I was wondering this same thing, a common pattern is to implement "layers" of datalake (like raw, staging, bronze, silver, gold, dev, etc). I'm curious if this couldn't be another table in the metadata database rather than needing to create additional metadata databases per logical "database".
Can't you just create a different schema for bronze, silver, and gold? (Ducklake schema, not metadata catalog schema)
Maybe I'm misunderstanding, but when I pass in the METADATA_SCHEMA with a different name, I end up with two metadata databases in pg.
What I thought might be a good design decision is to maintain a single metadata database which can handle multiple logical databases. Perhaps that's possible right now and I'm just "doing it wrong". It also might be a terrible decision for reasons I don't understand yet.
But yes this is not a blocking problem as I can spawn as many databases, with schemas as I need, just each one has it's own __ducklake_metadata_{database} database established, that houses all the metadata for that database.

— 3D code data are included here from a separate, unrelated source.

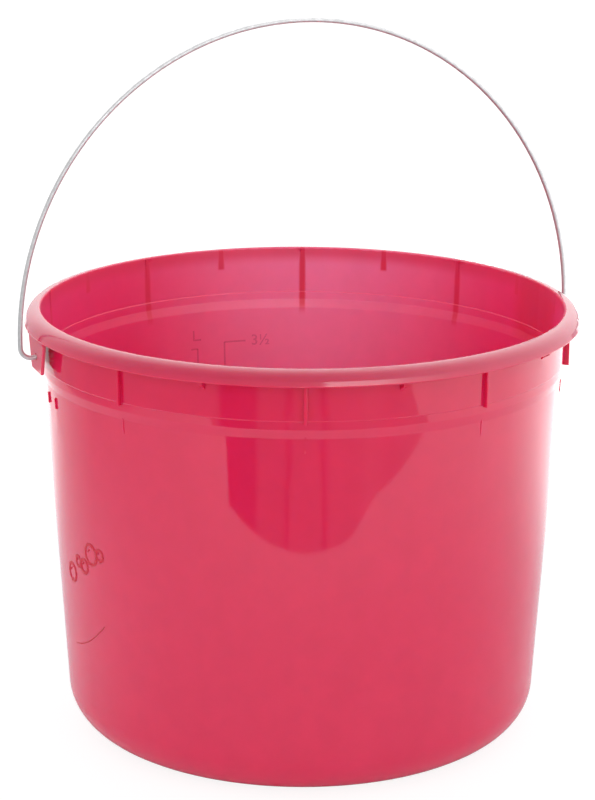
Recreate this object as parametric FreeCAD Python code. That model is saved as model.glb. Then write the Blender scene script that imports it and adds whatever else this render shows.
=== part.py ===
"""Wash bucket: a moulded plastic pail and the wire bail that swings in its two ears.

Millimetres. +Z is up, the origin is the centre of the foot on the ground, and the ears lie on
the X axis. The bail is drawn where it stands: upright, leaning a little towards +Y.
"""
import FreeCAD, Part
import math
import os

from FreeCAD import Vector

# ---- driving dimensions -------------------------------------------------------------------
PAIL_HEIGHT = 261.5        # foot to the top of the lip
LIP_RADIUS = 168.0         # outer edge of the lip
MOUTH_RADIUS = 157.6       # clear opening at the top
BASE_RADIUS = 143.3        # where the straight wall would meet the ground
WALL = 2.0                 # plastic wall, floor and lip

# ---- rolled lip: it turns over with a wide round and ends in a flared band --------------------
LIP_BOTTOM = PAIL_HEIGHT - 8.5
LIP_FLARE = math.radians(22.0)
LIP_ROUND = 8.4
LIP_INNER_ROUND = 5.0
LIP_EDGE_ROUND = 0.6
LIP_ROOT_ROUND = 0.5
MOUTH_ROUND = 1.0

# ---- collar between the lip and the main wall: three fine lines run round it -------------------
COLLAR_TOP_RADIUS = 159.2
BEAD_Z = PAIL_HEIGHT - 30.2
NECK_Z = PAIL_HEIGHT - 35.0
SHOULDER_Z = PAIL_HEIGHT - 40.4
BEAD_RADIUS = 158.8
BEAD_LEDGE = 0.4
BEAD_ROUND = 0.5
NECK_RADIUS = 158.2
SHOULDER_RADIUS = 156.7
COLLAR_ROUND = 3.0

# ---- bottom ---------------------------------------------------------------------------------------
CORNER_RADIUS = 25.4
FOOT_INNER_RADIUS = 112.0
FLOOR_RAISE = 3.0          # the floor stands this much above the foot ring
FLOOR_RAMP = 4.0
FLOOR_ROUND = 2.0
GATE_RADIUS = 5.0          # moulding gate under the middle of the floor
GATE_TAPER = 1.0
GATE_DROP = 1.4
FLOOR_RING_RADII = (36.0, 74.0)
FLOOR_RING_WIDTH = 2.0
FLOOR_RING_DROP = 0.8

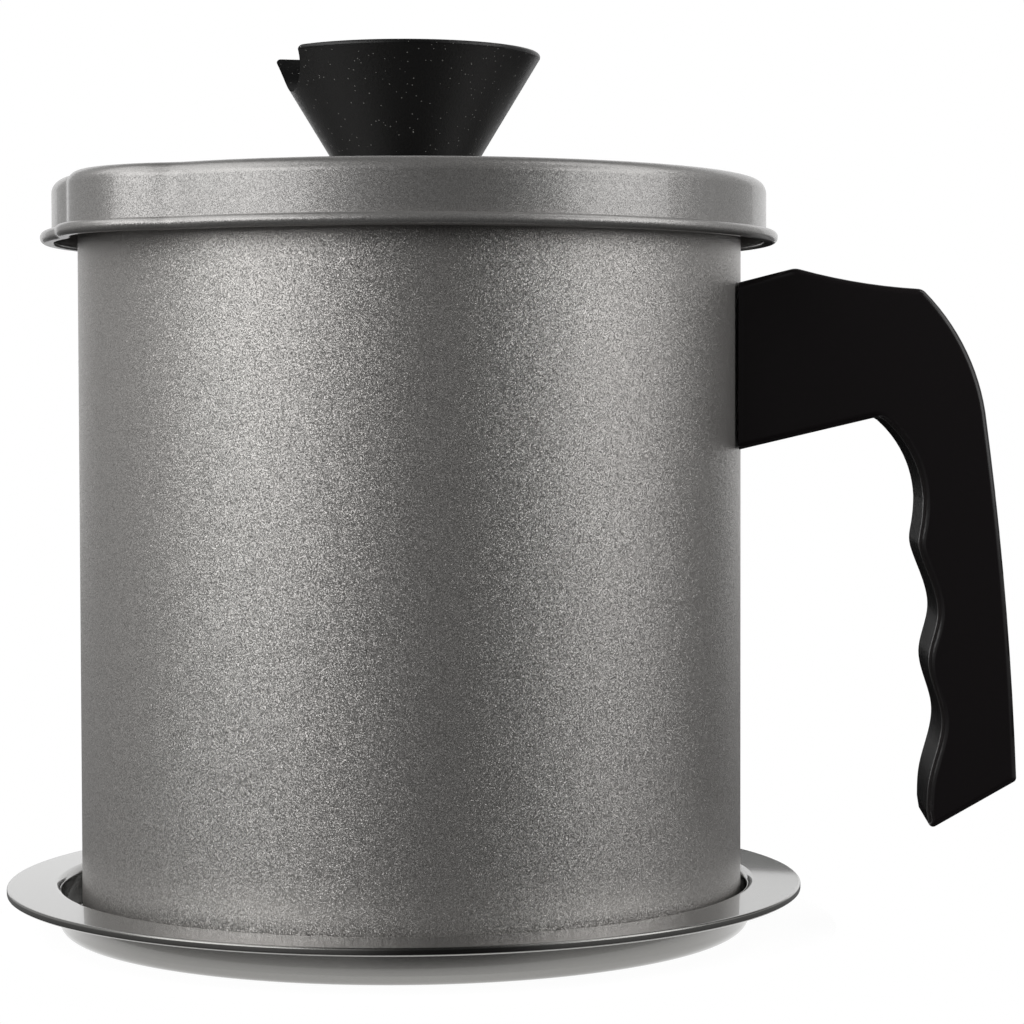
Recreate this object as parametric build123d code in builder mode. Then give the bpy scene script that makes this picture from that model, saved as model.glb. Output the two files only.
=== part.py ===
"""Bacon grease container: a lidded pot with a strainer, standing in a round drip tray.

Millimetres. The origin is on the pot's axis at table level, +Z is up and +X points at the handle.
"""

import os
from math import acos, atan2, cos, degrees, radians, sin

from build123d import *

os.makedirs("parts", exist_ok=True)

# ---------------------------------------------------------------- driving dimensions

# Solids stand on the point they are placed at, or hang down from it
STANDING = (Align.CENTER, Align.CENTER, Align.MIN)
HANGING = (Align.CENTER, Align.CENTER, Align.MAX)

# Pot: one drawn steel can
pot_radius = 59.0  # outside of the wall
pot_sheet = 0.6
pot_height = 130.3  # its own floor to the top of its rolled rim
pot_corner = 4.0  # outside radius where the floor turns up
rim_roll = 3.0  # diameter of the rolled rim

# Pouring lip, pressed out of the rim, and the lid's cover over it
lip_turn = 43.6  # degrees from -X towards -Y
lip_centre = 43.3  # pot axis to the centre of the lip's round nose
lip_reach = 3.9  # nose beyond the wall
lip_fall = 6.5  # height over which the nose fades into the wall
lip_blend = 13.0  # hollow radius where the nose leaves the round rim
lip_crease = 4.0  # rounding of the crease below it

# Drip tray
tray_sheet = 0.6
tray_slack = 2.2  # pot wall to the inside of the well, all round
tray_shift = 1.3  # how far the pot stands off the tray's centre, inside that slack
tray_height = 8.2  # table to the well's lip, before its bend
well_corner = 1.8
well_lip = 1.4  # bend radius from the well to the flange, on top
flange_width = 9.8  # inside of the well to the hem's outer edge
flange_fall = 0.2  # the flange slopes down to its hem by this much
hem_roll = 1.4

# Lid
lid_sheet = 0.5
lid_slack = 1.6  # rolled rim to the inside of the skirt
lid_depth = 11.1  # top face to the underside of the curl
lid_shoulder = 2.3
curl_height = 2.1
curl_reach = 2.05  # curl beyond the skirt
seat_gap = 0.3  # left between parts that are only laid on each other

# Strainer
strainer_sheet = 0.6
strainer_slack = 0.5  # its collar inside the pot's wall
strainer_flange = 2.9  # flange beyond the collar's outside
collar_depth = 7.0
mesh_wire = 0.6  # two crossing wires
mesh_depth = 44.0
mesh_taper = 7.0  # how much narrower the cup is at its floor
mesh_corner = 9.0
weld_gap = 0.05  # left between sheets that are spot welded or crimped
band_height = 4.5
band_sheet = 0.5

# Knob and its fastening
knob_height = 23.0
knob_top_radius = 24.6
knob_base_radius = 10.6
knob_shift = 0.8  # its screw, tightened by hand, leaves it this far towards -X
knob_edge = 0.6
scoop_turn = 17.1  # thumb scoop, degrees from -X towards -Y
scoop_radius = 13.2
scoop_depth = 7.0
scoop_inner = 12.0  # knob axis to the scoop's blind end
scoop_end = 4.0
knob_thread = 2.0  # thread radius of the knob's screw
insert_radius = 3.4
insert_length = 11.0
knob_screw_grip = 9.0  # screw inside the insert
washer_radius = 6.5
washer_sheet = 0.9
knob_head_radius = 4.0
knob_head_height = 2.4
thread_gap = 0.08
hole_gap = 0.3

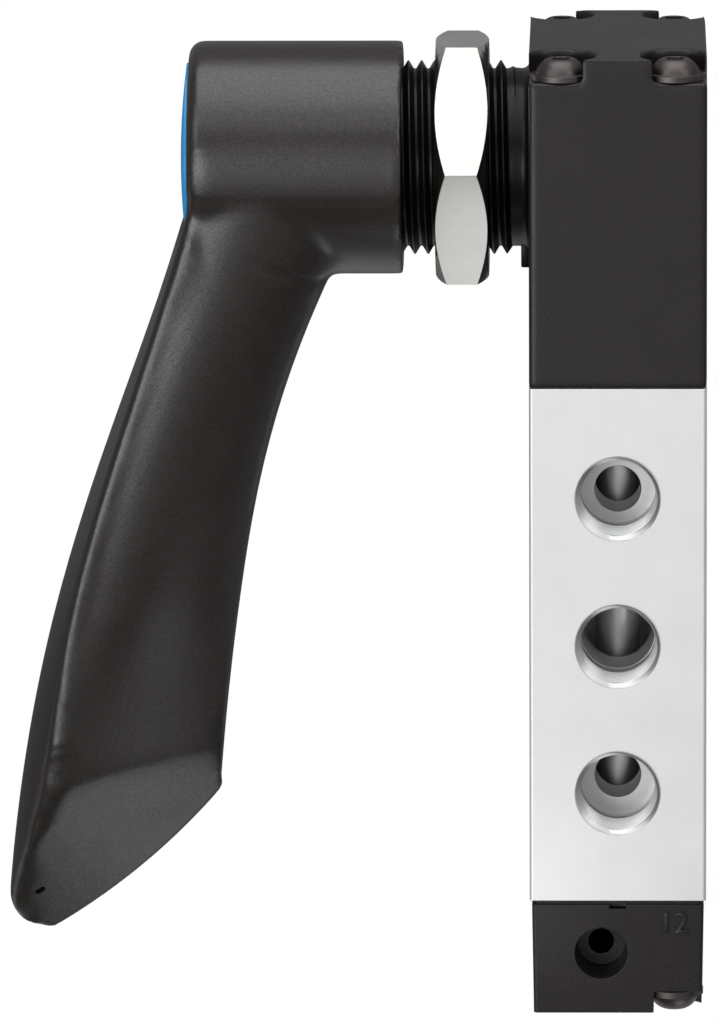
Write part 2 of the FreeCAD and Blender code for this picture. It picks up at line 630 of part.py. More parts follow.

In my mind, this might look something like an additional table defined in the metadata catalog called databases which has some basic information, (id, uuid, name, storage path, ...) then the schemas table has an additional field for database_id, I'm unsure if other tables would need a direct reference, probably not?
Then on ATTACH (or however other engines might parse this in future) the client can just scan for the specific database it's looking to mount, then connect to the rest). I think it doesn't really simplify anything for the client, but I think it makes the catalog design slightly cleaner?
Edited after I mulled over what I was imagining to try to make it more clear.
@mitchelljphayes Perhaps you are confusing databases and schema? In pg, you can have multiple databases, and each database can have multiple schema.
Here's an example where I have created the database scratch and used the schema foo_meta.
ATTACH 'ducklake:postgres:dbname=scratch' (DATA_PATH 'foo.files', METADATA_SCHEMA 'foo_meta');
You can see in pg, attaching to database scratch, seeing the schema foo_meta.
mh@:~ $ psql postgresql://localhost/scratch
psql (14.15 (Homebrew))
Type "help" for help.
scratch=# \dn
List of schemas
Name | Owner
----------+--------------
foo_meta | markharrison
public | markharrison
@marhar that wasn't quite my confusion, but it was related. So thank you!
I'm connecting to the catalog via a pg proxy which is then being passed to a duckdb client, so I had two psql instances running one connected to the catalog pg directly and one connected to the ducklake and I just got the outputs confused and thought I was creating additional metadata databases in the catalog, but I was seeing the duckdb metadata databases.
Seems I needed some rest.
Thanks for the assistance and patience :)
I have a question. When we create a data lake, each user can create their own Delta.io table. If we manage it uniformly using DB, and if a data lake has many departmental permissions and individuals creating library tables, how can we manage permissions.
I have a question. When we create a data lake, each user can create their own Delta.io table. If we manage it uniformly using DB, and if a data lake has many departmental permissions and individuals creating library tables, how can we manage permissions.
Not a maintainer, but a newcomer to ducklake with similar questions, and I think this is essentially considered out-of-scope for ducklake itself, but you could use e.g. s3 bucket access policies etc, as well as making sure users don't access the catalog directly, as some actual data (not just metadata) is visible in the catalog itself, and, if using encryption, the catalog is essentially functioning as a KMS/Secret Manager as well. There is also the notion of "frozen lakes", i.e. you can make read-only lakes for ad-hoc purposes, e.g. grabbing a subset of the main datalake to expose to some team in read-only mode. In that case as well, I think sophisticated management of s3 access policies would be the key to accomplishing this without copying data around excessively.